Exercise input
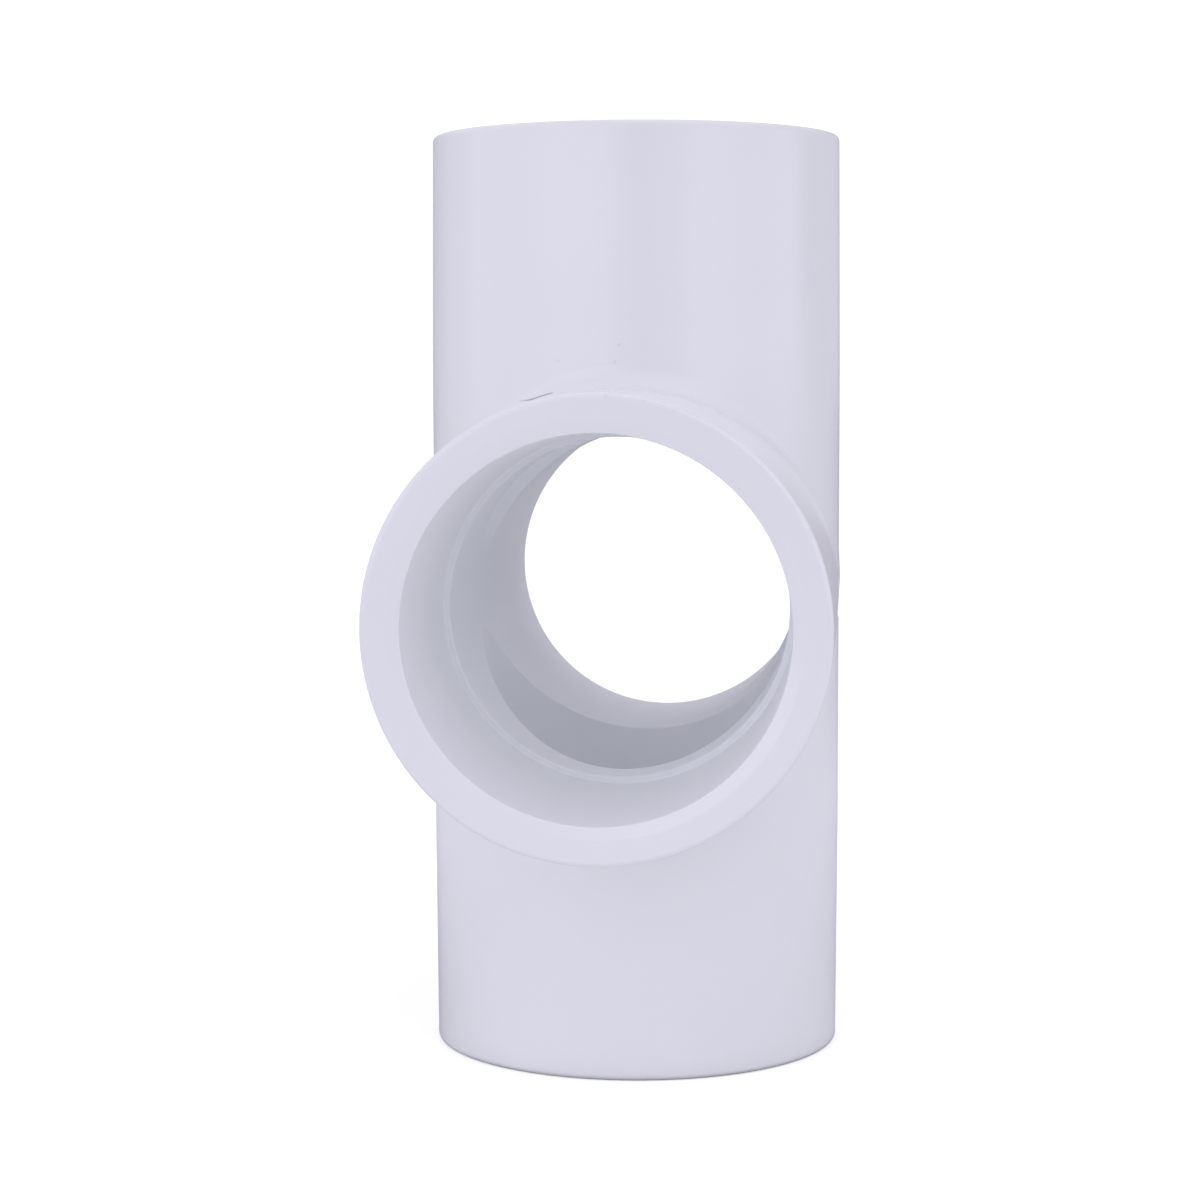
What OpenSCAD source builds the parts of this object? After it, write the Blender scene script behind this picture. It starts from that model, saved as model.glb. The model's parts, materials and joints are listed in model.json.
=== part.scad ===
// Four-way pipe cross for solvent-welded pressure pipe, nominal size 1 inch.
// One moulded piece: a straight run along Z and an equal branch along Y, with a
// tapered socket in each of the four ends, a stop shoulder at the bottom of each
// socket, and two waterways that cross at the middle.
// The origin is where the two axes cross. The part stands on the lower end of the run.
// Units are millimetres.

/* [Hubs] */
// Outside diameter of the run and of the branch, near the middle
hub_od = 40.9; // [39.8:0.1:44]
// Outside diameter at the four ends, a little less for the draft of the mould
hub_end_od = 40.6; // [39.4:0.1:40.9]
// Length from end to end, the same along the run and along the branch
overall_len = 90.8; // [88:0.2:110]
// Radius of the rounded outer edge at each end
edge_r = 0.5; // [0.3:0.1:1.2]
// Radius of the fillet where the branch leaves the run
blend_r = 2.2; // [1.2:0.1:3]

/* [Gate mark] */
// Height of the flat spot on the +X side, where the sprue was trimmed off
gate_h = 3.9; // [2:0.1:6]
// Depth of the flat spot below the round of the hub
gate_depth = 0.14; // [0.08:0.01:0.25]
// Height of the flat spot's middle above the crossing of the axes
gate_z = -0.6; // [-2:0.1:2]

/* [Sockets] */
// Diameter of a socket at its mouth
entry_d = 33.66; // [33.5:0.01:33.8]
// Diameter of a socket at its bottom
seat_d = 33.27; // [33.14:0.01:33.4]
// Depth of a socket, from the mouth to the stop shoulder
socket_depth = 24.5; // [22.3:0.1:26]
// Length of the parallel seat at the bottom of a socket
seat_len = 8.2; // [5:0.1:14]
// Width of the shallow bevel round the mouth, measured across the end face
bevel_w = 1.15; // [0.6:0.05:1.4]
// Depth of that bevel
bevel_h = 0.3; // [0.15:0.05:0.4]

/* [Waterways] */
// Diameter of the waterway through the branch
branch_bore_d = 32; // [31.4:0.1:32.4]
// Diameter of the waterway through the run
run_bore_d = 31.1; // [30:0.1:31.2]
// Radius of the rounded inner edge of the stop shoulder
stop_r = 0.2; // [0.1:0.05:0.3]

/* [Hidden] */
$fn = 96;
half = overall_len / 2;
hub_r = hub_od / 2;
end_r = hub_end_od / 2;
entry_r = entry_d / 2;
seat_r = seat_d / 2;
stop_z = half - socket_depth;  // height of the stop shoulder above the middle
barrel = hub_r + blend_r + 0.5; // each hub is parallel to here, then has draft
sink = 0.04;                   // the fillet starts this far under the hub's surface
fil_c = hub_r + blend_r - sink; // distance of the fillet's centre line from either axis
fil_n = 45;                    // steps along a fillet
fil_k = 6;                     // steps across a fillet
fil_t0 = 8;                    // the fillets fade out this near the side of the hubs

// Half of a hub's outline: radius along X, height along Y
module hub_outline() {
    polygon([
        [0, -half], [end_r - edge_r, -half], [end_r, -half + edge_r],
        [hub_r, -barrel], [hub_r, barrel],
        [end_r, half - edge_r], [end_r - edge_r, half], [0, half]
    ]);
    for (s = [-1, 1])
        translate([end_r - edge_r, s * (half - edge_r)]) circle(r = edge_r, $fn = 48);
}

// The outside of one hub, along Z
module hub() {
    rotate_extrude() hub_outline();
}

// One point of a fillet's cross section. The fillet is the path of a ball that
// touches both hubs: t is the angle round the hub, and j is the step across.
function fil_mid(t) = fil_c * [cos(t), sin(t), sin(t)];
function fil_u(t) = [-cos(t), -sin(t), 0];
function fil_v(t) = [-cos(t), 0, -sin(t)];
function fil_open(t) = acos(cos(t) * cos(t));
function fil_dir(t, f) =
    (sin((1 - f) * fil_open(t)) * fil_u(t) + sin(f * fil_open(t)) * fil_v(t)) / sin(fil_open(t));
function fil_pt(t, j) =
    j > fil_k ? fil_mid(t) + 4 * (fil_u(t) + fil_v(t))
              : fil_mid(t) + blend_r * fil_dir(t, j / fil_k);

// The fillet in one of the four corners between the run and the branch
module fillet() {
    m = fil_k + 2;
    step = (180 - 2 * fil_t0) / fil_n;
    pts = [for (i = [0:fil_n]) for (j = [0:m - 1]) fil_pt(fil_t0 + i * step, j)];
    sides = [for (i = [0:fil_n - 1]) for (j = [0:m - 1])
        let (a = i * m + j, b = i * m + (j + 1) % m, c = a + m, d = b + m)
        each [[a, b, d], [a, d, c]]];
    ends = [[for (j = [m - 1:-1:0]) j], [for (j = [0:m - 1]) fil_n * m + j]];
    polyhedron(points = pts, faces = concat(sides, ends), convexity = 4);
}

// Takes a sharp ring edge at radius r and height 0 down to a round one.
// The hole is below radius r, and the face looks up.
module ring_edge(r, round_r) {
    rotate_extrude() difference() {
        translate([r - 0.1, -round_r]) square([round_r + 0.1, round_r + 0.1]);
        translate([r + round_r, -round_r]) circle(r = round_r, $fn = 48);
    }
}

// What is cut away for one socket, opening upwards
module socket() {
    translate([0, 0, stop_z]) cylinder(r = seat_r, h = seat_len);
    translate([0, 0, stop_z + seat_len])
        cylinder(r1 = seat_r, r2 = entry_r, h = socket_depth - seat_len);
    translate([0, 0, half - bevel_h])
        cylinder(r1 = entry_r, r2 = entry_r + bevel_w * (1 + 1 / bevel_h), h = bevel_h + 1);
}

// What is cut away along one axis: two sockets and the waterway between them
module passage(bore_d) {
    cylinder(d = bore_d, h = 2 * stop_z + 2, center = true);
    for (s = [0, 1]) mirror([0, 0, s]) {
        socket();
        translate([0, 0, stop_z]) ring_edge(bore_d / 2, stop_r);
    }
}

// Pares the round of the hub down to a small flat spot
module gate_mark() {
    translate([hub_r - gate_depth, -4, gate_z - gate_h / 2]) cube([1, 8, gate_h]);
}

module cross_body() {
    color([0.9, 0.9, 0.93]) difference() {
        union() {
            hub();
            rotate([90, 0, 0]) hub();
            for (a = [0, 1], b = [0, 1])
                mirror([0, a, 0]) mirror([0, 0, b]) fillet();
        }
        passage(run_bore_d);
        rotate([90, 0, 0]) passage(branch_bore_d);
        gate_mark();
    }
}

cross_body();
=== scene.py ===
import json
import math

import bpy
import numpy as np
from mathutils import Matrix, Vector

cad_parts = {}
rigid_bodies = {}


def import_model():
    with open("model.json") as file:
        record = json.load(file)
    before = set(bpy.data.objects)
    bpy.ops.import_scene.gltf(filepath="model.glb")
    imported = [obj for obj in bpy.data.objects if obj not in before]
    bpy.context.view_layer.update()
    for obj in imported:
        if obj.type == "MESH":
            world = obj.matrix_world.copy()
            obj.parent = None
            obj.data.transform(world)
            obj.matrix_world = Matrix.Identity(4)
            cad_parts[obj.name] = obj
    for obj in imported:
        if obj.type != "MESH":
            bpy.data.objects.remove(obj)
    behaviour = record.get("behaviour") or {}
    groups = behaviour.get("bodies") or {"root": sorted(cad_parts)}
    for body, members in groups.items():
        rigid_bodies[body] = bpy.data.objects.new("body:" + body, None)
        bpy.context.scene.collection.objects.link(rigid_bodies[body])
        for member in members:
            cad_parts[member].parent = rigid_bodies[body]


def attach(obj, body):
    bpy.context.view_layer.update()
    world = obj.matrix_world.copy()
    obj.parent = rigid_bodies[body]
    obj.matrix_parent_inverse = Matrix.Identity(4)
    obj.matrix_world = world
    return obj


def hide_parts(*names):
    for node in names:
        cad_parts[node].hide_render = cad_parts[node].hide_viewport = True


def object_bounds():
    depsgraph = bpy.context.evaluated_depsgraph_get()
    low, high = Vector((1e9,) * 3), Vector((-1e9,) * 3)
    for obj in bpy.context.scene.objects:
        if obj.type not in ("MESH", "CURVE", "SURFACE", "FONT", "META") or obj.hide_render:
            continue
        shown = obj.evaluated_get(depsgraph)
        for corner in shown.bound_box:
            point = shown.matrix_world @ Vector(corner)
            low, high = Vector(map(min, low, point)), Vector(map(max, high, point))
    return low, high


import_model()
cad_lo, cad_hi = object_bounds()

# ---------------------------------------------------------------------------
# Sizes, in millimetres, as in the construction
# ---------------------------------------------------------------------------
R = 20.45          # hub radius near the middle
R_END = 20.3       # hub radius at the ends
HALF = 45.4        # middle to mouth
EDGE = 0.5         # outer edge rounding
BLEND = 2.2        # fillet between run and branch
ENTRY = 16.83      # socket radius at its mouth
SEAT = 16.635      # socket radius at its bottom
DEPTH = 24.5       # socket depth
SEAT_LEN = 8.2     # parallel length at the bottom of a socket
BEVEL_W = 1.15     # width of the shallow bevel round the mouth
BEVEL_H = 0.3      # depth of that bevel
LIP = 0.13         # rounding of the mouth's inner edge
BRANCH = 16.0      # branch waterway radius
RUN = 15.55        # run waterway radius
STOP_ROUND = 0.2   # rounding of the stop shoulder's inner edge
CORNER = 0.12       # rounding in the corner between seat and shoulder
SADDLE = 0.2       # rounding of the edge where the waterways cross
STOP = HALF - DEPTH
BARREL = R + BLEND + 0.5


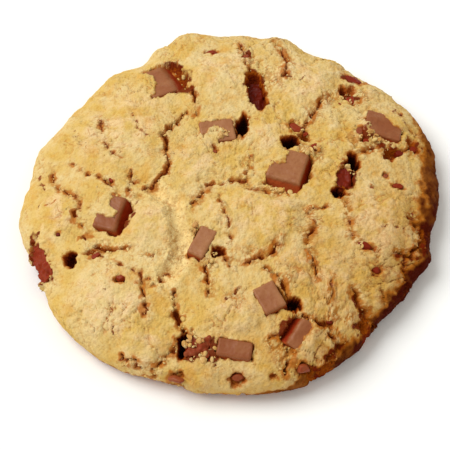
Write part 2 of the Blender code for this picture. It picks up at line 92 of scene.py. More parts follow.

Aim
Above are the entries. Output exactly the lines beginning with the line that has "small flat spot" and ending with the line that has "imported = [obj".

Finished answer
// Pares the round of the hub down to a small flat spot
module gate_mark() {
    translate([hub_r - gate_depth, -4, gate_z - gate_h / 2]) cube([1, 8, gate_h]);
}

module cross_body() {
    color([0.9, 0.9, 0.93]) difference() {
        union() {
            hub();
            rotate([90, 0, 0]) hub();
            for (a = [0, 1], b = [0, 1])
                mirror([0, a, 0]) mirror([0, 0, b]) fillet();
        }
        passage(run_bore_d);
        rotate([90, 0, 0]) passage(branch_bore_d);
        gate_mark();
    }
}

cross_body();
=== scene.py ===
import json
import math

import bpy
import numpy as np
from mathutils import Matrix, Vector

cad_parts = {}
rigid_bodies = {}


def import_model():
    with open("model.json") as file:
        record = json.load(file)
    before = set(bpy.data.objects)
    bpy.ops.import_scene.gltf(filepath="model.glb")
    imported = [obj for obj in bpy.data.objects if obj not in before]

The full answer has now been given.